On the surface level Tagore’s play The Post Office represents the eagerness of Amal, a sick child kept confined in a room, to participate in the activity of life around him. But beyond this apparent simplicity lies its profound meaning. It has been read as an allegory of soul seeking what lies beyond; it presents human spirit reaching its liberation through a communication beyond the ken of human recognition. W.B Yeats lays emphasis on the deliverance which the child discovers in death that naturally comes at the moment when one reaches beyond his personal ego and is able to say, “all my work is thine.”

Amal is an orphan child adopted by Madhav. But he suffers from a serious disease. According to the advice of the village doctor, he is not allowed to go out in open-air as it may be detrimental to his health. So he is kept confined in room with utmost care by Madhav. He is a simple and innocent child with highly sensitive and imaginative mind. Though he is kept confined in room, his imaginative mind leads him to transcend the barrier of the four walls of the room. He sits besides the window and makes friends with the passer-by, imparting to each a new zest for life. Thus the Dairyman, Watchman, Headsman, Sudha and the village boys become his friends. Amal is an angelic creature that can create the world of values in the mere act of imaginatively perceiving it. His highly imaginative mind gives a compelling picture of the Dairyman’s village and the Dairyman is surprised to hear it. With simple and innocent mind, he believes Gaffers tale of the Parrot’s Isle. He also believes in Watchman’s assurance that one day he will receive the king’s letter and he waits in anxious anticipation for the King’s letter.

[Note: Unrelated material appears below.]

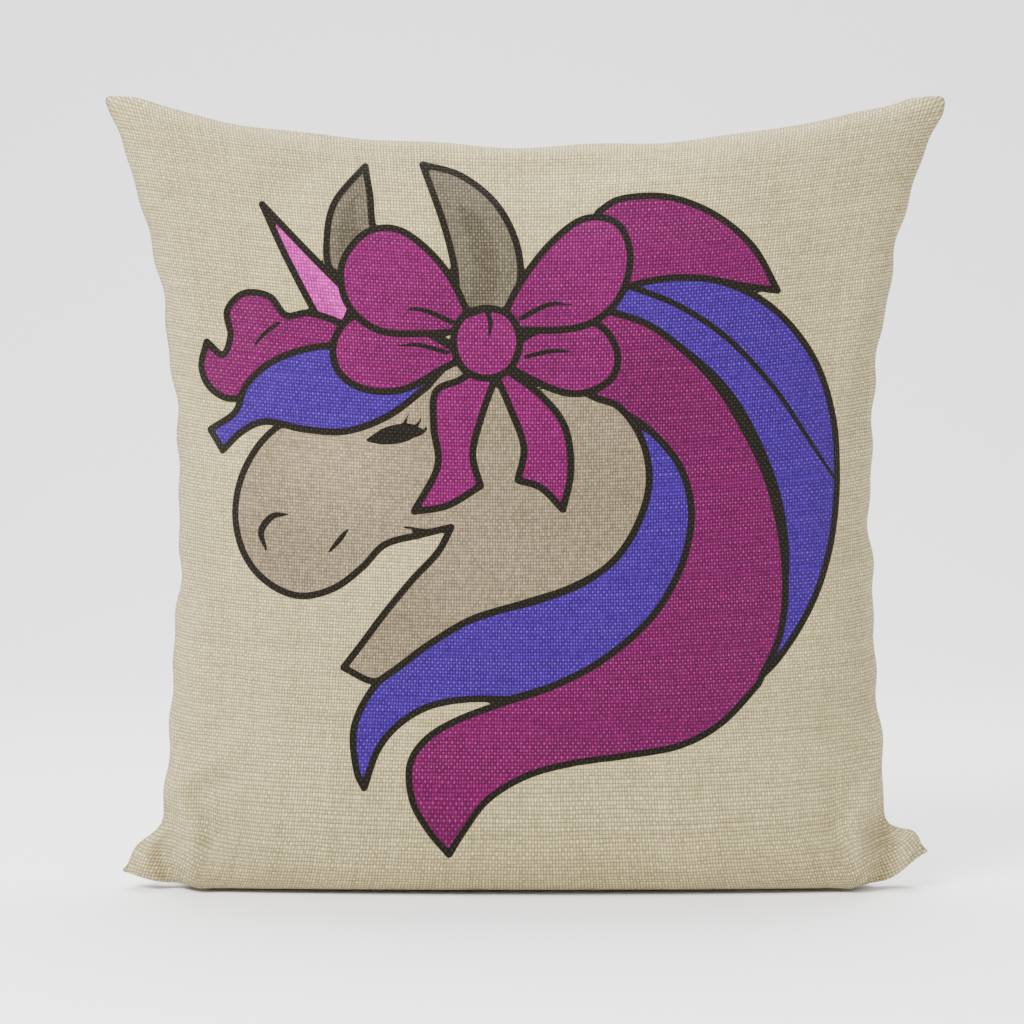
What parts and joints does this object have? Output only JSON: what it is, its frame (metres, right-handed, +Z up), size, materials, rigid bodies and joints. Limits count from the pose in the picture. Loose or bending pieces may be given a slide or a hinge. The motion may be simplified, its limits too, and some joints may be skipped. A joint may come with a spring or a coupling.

In Act II Amal’s physical condition deteriorate. None sees any hope of his survival. Headman mocks him giving him a blank letter. But at last the king’s Herald and the King’s Physician come. Lastly Amal dies. Thus the play deals with Amal’s tragic story of suffering and pain on the surface level. But a deeper analysis will reveal that Amal’s death is not at all a tragic one. Instead it is seen as union between human soul and the Supreme Being. Amal is an innocent boy who is tired of the suffering of his life. Therefore he is eager for deliverance from this earthly existence. It is an invitation to leave this world of pain and suffering and enter the world of eternal bliss. At the end of the play Amal says to the State’s Physician: “I feel very well, Doctor, very well. All pain is gone. How fresh and open! I can see all the stars now twinkling from the other side of the dark.”

Amal is an angelic creature, apparently passive but highly creative through his imaginative perception. He is the symbol of the soul longing for eternity.